**Data to use:**
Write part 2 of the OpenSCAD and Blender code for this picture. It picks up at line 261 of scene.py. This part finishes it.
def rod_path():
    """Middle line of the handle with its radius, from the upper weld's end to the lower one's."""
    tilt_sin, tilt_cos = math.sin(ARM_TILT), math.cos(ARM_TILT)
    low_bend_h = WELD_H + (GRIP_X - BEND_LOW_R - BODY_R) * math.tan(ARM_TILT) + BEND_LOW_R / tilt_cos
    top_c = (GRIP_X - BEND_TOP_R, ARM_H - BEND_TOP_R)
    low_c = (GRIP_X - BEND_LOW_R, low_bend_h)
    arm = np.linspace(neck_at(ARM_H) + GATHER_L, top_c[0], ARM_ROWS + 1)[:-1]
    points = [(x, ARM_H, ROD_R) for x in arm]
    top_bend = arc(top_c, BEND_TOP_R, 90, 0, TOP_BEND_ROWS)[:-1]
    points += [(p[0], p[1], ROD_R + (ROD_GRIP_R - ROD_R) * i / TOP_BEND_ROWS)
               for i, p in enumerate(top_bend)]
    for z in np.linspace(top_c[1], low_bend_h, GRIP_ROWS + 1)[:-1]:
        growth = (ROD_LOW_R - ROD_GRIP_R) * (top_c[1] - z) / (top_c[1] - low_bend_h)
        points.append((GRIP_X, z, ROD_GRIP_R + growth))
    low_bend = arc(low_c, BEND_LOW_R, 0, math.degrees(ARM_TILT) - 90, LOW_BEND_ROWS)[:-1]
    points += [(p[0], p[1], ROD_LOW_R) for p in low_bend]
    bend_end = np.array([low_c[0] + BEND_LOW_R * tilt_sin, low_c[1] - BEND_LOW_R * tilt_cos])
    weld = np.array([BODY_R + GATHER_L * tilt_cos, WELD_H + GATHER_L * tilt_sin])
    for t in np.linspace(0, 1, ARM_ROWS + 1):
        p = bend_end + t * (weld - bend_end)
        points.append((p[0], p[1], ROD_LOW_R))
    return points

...

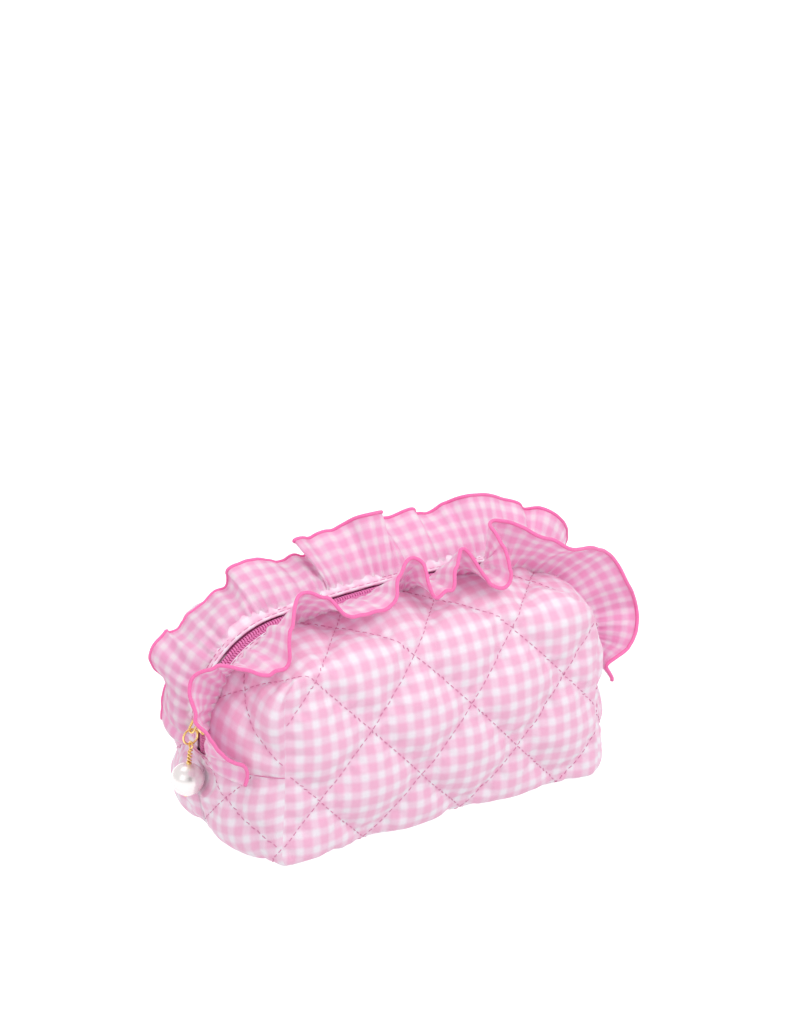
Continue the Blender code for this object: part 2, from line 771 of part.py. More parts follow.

**What you are asked to do:** In the listing above, locate the line with "Write part 2" and the line with "return points", then extract exactly those lines and every line between them, and nothing more.

**Reply to the task:**
Write part 2 of the OpenSCAD and Blender code for this picture. It picks up at line 261 of scene.py. This part finishes it.
def rod_path():
    """Middle line of the handle with its radius, from the upper weld's end to the lower one's."""
    tilt_sin, tilt_cos = math.sin(ARM_TILT), math.cos(ARM_TILT)
    low_bend_h = WELD_H + (GRIP_X - BEND_LOW_R - BODY_R) * math.tan(ARM_TILT) + BEND_LOW_R / tilt_cos
    top_c = (GRIP_X - BEND_TOP_R, ARM_H - BEND_TOP_R)
    low_c = (GRIP_X - BEND_LOW_R, low_bend_h)
    arm = np.linspace(neck_at(ARM_H) + GATHER_L, top_c[0], ARM_ROWS + 1)[:-1]
    points = [(x, ARM_H, ROD_R) for x in arm]
    top_bend = arc(top_c, BEND_TOP_R, 90, 0, TOP_BEND_ROWS)[:-1]
    points += [(p[0], p[1], ROD_R + (ROD_GRIP_R - ROD_R) * i / TOP_BEND_ROWS)
               for i, p in enumerate(top_bend)]
    for z in np.linspace(top_c[1], low_bend_h, GRIP_ROWS + 1)[:-1]:
        growth = (ROD_LOW_R - ROD_GRIP_R) * (top_c[1] - z) / (top_c[1] - low_bend_h)
        points.append((GRIP_X, z, ROD_GRIP_R + growth))
    low_bend = arc(low_c, BEND_LOW_R, 0, math.degrees(ARM_TILT) - 90, LOW_BEND_ROWS)[:-1]
    points += [(p[0], p[1], ROD_LOW_R) for p in low_bend]
    bend_end = np.array([low_c[0] + BEND_LOW_R * tilt_sin, low_c[1] - BEND_LOW_R * tilt_cos])
    weld = np.array([BODY_R + GATHER_L * tilt_cos, WELD_H + GATHER_L * tilt_sin])
    for t in np.linspace(0, 1, ARM_ROWS + 1):
        p = bend_end + t * (weld - bend_end)
        points.append((p[0], p[1], ROD_LOW_R))
    return points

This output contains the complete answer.